[GIVEN INSTRUCTION]:
Locate the line that contains "obj.data.transform(world)". Reproduce it and all following lines up to the end of the material, exactly and with nothing added.
------------------------
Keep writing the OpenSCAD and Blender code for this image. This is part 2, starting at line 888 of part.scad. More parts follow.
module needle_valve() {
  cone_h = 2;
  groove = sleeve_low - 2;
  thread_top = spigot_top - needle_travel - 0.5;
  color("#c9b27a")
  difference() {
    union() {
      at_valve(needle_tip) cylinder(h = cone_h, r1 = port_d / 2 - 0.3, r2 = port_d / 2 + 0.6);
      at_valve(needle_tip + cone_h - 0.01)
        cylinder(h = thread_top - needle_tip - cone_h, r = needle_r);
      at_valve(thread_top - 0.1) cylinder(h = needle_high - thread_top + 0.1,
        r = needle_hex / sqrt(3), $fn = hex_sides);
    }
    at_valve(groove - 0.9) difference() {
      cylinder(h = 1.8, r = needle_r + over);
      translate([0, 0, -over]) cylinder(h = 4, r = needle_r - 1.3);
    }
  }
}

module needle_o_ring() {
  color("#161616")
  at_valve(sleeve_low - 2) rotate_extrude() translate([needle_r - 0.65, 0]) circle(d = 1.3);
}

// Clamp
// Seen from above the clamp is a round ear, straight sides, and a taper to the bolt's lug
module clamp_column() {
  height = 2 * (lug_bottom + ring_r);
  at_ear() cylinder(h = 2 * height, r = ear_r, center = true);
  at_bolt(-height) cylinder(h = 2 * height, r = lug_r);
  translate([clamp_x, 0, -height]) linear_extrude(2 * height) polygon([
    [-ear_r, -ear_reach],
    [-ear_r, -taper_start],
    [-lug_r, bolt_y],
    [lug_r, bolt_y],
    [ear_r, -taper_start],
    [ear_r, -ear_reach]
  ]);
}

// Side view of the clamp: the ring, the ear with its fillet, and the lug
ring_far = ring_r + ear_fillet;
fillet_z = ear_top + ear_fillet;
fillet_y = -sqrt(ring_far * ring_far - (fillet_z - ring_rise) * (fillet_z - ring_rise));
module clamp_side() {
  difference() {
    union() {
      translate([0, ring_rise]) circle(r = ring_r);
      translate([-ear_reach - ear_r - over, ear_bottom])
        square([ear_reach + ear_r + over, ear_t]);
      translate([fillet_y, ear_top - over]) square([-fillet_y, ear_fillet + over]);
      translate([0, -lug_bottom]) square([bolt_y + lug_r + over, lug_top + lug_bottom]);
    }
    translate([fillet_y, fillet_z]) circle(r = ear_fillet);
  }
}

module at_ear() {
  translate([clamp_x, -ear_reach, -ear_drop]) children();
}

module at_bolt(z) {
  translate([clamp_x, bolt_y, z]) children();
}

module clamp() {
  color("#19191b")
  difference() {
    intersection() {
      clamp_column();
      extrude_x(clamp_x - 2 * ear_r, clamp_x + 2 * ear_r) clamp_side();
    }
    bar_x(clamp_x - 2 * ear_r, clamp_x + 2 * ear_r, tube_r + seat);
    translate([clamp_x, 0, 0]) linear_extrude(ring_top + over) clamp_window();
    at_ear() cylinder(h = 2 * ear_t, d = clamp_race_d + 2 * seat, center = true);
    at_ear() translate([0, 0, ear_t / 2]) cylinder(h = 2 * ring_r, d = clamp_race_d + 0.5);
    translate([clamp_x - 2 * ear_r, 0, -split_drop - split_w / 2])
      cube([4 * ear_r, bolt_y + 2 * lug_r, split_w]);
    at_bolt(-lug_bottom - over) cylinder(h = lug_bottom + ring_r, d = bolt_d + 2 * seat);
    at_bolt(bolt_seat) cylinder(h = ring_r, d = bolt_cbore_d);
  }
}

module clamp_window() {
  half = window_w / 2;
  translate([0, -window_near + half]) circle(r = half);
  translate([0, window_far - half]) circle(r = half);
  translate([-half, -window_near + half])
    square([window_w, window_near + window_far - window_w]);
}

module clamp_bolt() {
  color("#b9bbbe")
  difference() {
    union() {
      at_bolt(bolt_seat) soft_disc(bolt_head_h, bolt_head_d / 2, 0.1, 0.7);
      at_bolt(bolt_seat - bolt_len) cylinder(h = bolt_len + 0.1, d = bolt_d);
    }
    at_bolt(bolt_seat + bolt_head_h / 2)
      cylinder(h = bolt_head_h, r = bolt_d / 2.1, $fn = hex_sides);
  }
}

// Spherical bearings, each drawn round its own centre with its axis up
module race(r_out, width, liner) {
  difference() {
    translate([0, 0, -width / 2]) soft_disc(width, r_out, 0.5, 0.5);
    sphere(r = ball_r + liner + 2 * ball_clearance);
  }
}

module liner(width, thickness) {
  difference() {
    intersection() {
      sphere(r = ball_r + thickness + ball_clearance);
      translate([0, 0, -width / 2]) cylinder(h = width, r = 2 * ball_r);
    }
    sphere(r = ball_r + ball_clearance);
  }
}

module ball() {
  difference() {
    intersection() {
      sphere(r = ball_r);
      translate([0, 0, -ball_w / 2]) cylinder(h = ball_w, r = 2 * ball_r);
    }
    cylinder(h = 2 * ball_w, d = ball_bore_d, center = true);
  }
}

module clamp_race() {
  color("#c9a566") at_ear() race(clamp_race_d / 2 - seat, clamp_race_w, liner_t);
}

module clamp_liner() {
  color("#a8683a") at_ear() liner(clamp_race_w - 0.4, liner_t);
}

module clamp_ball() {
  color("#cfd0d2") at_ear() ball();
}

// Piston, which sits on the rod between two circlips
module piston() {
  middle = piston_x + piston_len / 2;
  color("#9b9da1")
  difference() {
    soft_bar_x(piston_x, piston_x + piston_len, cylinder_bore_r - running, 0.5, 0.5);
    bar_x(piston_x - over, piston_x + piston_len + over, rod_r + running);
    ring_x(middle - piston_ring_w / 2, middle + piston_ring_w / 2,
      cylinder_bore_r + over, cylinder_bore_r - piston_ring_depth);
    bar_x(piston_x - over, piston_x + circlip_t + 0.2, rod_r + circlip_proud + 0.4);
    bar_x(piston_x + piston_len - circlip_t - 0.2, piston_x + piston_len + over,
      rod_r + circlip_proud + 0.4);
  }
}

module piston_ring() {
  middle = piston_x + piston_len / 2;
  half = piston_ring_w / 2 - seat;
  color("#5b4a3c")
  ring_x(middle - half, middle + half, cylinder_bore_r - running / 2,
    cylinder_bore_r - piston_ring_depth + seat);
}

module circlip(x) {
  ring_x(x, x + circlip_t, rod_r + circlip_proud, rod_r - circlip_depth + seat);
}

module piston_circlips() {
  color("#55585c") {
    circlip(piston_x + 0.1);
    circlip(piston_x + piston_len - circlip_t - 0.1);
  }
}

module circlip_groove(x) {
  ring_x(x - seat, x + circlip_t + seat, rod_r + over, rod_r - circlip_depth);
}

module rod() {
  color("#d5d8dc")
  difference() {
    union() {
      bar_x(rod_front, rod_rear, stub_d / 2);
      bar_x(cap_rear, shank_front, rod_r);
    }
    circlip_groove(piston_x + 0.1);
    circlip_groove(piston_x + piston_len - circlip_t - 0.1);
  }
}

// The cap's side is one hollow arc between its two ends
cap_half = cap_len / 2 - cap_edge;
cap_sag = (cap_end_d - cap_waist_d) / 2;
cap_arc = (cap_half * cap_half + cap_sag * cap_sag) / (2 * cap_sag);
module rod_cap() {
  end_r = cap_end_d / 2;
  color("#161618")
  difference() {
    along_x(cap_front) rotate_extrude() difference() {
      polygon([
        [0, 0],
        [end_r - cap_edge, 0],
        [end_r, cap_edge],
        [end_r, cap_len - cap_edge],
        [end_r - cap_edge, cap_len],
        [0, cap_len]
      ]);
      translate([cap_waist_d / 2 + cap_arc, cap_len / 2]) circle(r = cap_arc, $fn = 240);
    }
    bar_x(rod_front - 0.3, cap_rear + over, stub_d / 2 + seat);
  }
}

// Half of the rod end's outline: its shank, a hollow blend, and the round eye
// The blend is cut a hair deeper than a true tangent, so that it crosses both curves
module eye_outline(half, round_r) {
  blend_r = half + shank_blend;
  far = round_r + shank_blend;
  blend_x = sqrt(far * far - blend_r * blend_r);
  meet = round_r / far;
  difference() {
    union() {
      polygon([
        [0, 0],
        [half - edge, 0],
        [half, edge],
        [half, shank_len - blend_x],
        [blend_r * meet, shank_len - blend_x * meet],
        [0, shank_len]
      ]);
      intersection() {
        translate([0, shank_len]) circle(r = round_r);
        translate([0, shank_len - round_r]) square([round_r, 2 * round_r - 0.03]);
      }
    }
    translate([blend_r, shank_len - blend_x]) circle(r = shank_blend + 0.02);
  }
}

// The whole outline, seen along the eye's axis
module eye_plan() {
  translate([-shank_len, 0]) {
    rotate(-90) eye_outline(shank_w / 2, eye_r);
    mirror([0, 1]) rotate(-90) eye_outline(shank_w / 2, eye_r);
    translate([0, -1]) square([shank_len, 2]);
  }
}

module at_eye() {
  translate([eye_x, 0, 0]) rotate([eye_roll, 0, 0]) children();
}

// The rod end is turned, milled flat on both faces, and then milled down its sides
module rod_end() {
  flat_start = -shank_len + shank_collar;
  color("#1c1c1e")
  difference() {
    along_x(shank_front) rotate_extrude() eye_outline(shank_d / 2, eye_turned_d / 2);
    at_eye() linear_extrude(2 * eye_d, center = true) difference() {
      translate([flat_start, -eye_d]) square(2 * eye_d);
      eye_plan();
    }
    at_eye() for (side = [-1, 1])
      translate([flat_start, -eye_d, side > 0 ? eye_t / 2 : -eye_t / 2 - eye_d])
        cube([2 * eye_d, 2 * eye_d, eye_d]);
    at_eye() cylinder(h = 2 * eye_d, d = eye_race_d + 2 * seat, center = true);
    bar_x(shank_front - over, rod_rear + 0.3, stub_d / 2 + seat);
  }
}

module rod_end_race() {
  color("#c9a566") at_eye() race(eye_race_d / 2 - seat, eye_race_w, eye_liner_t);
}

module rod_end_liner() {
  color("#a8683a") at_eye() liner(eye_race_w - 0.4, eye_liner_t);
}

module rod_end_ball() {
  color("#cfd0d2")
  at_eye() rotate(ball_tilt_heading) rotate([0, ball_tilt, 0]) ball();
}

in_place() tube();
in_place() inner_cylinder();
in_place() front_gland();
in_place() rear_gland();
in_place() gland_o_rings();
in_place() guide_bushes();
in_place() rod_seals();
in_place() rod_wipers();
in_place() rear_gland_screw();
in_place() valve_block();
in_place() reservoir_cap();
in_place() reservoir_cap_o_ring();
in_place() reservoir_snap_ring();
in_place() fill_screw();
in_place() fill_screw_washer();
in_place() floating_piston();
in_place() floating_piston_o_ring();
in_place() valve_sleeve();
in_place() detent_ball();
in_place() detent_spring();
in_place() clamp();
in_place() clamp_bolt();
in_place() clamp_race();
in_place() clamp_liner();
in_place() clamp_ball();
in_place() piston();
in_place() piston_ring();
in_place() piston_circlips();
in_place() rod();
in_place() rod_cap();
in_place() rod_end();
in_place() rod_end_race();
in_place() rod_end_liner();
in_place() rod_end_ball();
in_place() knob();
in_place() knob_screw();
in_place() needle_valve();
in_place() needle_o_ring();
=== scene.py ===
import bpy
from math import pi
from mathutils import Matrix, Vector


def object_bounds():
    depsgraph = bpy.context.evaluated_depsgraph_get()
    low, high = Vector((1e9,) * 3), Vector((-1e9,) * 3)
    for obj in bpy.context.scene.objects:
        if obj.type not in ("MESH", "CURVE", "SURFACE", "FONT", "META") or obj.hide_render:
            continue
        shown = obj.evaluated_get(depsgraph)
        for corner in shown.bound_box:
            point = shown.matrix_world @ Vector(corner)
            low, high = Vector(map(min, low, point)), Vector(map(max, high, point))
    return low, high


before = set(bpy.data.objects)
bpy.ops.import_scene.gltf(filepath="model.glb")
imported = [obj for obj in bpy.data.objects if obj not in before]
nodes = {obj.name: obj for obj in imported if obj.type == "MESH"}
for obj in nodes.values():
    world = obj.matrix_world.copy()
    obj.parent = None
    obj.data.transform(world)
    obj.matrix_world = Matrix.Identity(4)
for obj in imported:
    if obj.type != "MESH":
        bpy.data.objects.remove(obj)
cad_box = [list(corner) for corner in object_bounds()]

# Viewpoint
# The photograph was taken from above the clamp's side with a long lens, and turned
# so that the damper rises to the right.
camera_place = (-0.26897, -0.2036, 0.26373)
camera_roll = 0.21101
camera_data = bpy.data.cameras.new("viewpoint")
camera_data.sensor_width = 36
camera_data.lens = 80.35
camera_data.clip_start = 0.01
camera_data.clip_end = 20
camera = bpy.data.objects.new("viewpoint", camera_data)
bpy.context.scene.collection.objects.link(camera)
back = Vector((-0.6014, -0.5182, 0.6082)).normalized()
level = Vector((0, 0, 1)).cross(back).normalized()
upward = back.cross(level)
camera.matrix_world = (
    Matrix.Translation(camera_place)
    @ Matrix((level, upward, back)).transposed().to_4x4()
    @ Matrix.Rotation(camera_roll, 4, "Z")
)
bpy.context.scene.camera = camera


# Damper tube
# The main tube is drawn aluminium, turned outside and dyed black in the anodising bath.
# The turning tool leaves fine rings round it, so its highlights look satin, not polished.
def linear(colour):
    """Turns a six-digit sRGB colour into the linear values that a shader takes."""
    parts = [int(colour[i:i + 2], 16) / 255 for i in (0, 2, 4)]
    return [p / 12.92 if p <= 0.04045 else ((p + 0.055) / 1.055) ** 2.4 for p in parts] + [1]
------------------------
[SOLUTION TO THE PROBLEM]:
    obj.data.transform(world)
    obj.matrix_world = Matrix.Identity(4)
for obj in imported:
    if obj.type != "MESH":
        bpy.data.objects.remove(obj)
cad_box = [list(corner) for corner in object_bounds()]

# Viewpoint
# The photograph was taken from above the clamp's side with a long lens, and turned
# so that the damper rises to the right.
camera_place = (-0.26897, -0.2036, 0.26373)
camera_roll = 0.21101
camera_data = bpy.data.cameras.new("viewpoint")
camera_data.sensor_width = 36
camera_data.lens = 80.35
camera_data.clip_start = 0.01
camera_data.clip_end = 20
camera = bpy.data.objects.new("viewpoint", camera_data)
bpy.context.scene.collection.objects.link(camera)
back = Vector((-0.6014, -0.5182, 0.6082)).normalized()
level = Vector((0, 0, 1)).cross(back).normalized()
upward = back.cross(level)
camera.matrix_world = (
    Matrix.Translation(camera_place)
    @ Matrix((level, upward, back)).transposed().to_4x4()
    @ Matrix.Rotation(camera_roll, 4, "Z")
)
bpy.context.scene.camera = camera


# Damper tube
# The main tube is drawn aluminium, turned outside and dyed black in the anodising bath.
# The turning tool leaves fine rings round it, so its highlights look satin, not polished.
def linear(colour):
    """Turns a six-digit sRGB colour into the linear values that a shader takes."""
    parts = [int(colour[i:i + 2], 16) / 255 for i in (0, 2, 4)]
    return [p / 12.92 if p <= 0.04045 else ((p + 0.055) / 1.055) ** 2.4 for p in parts] + [1]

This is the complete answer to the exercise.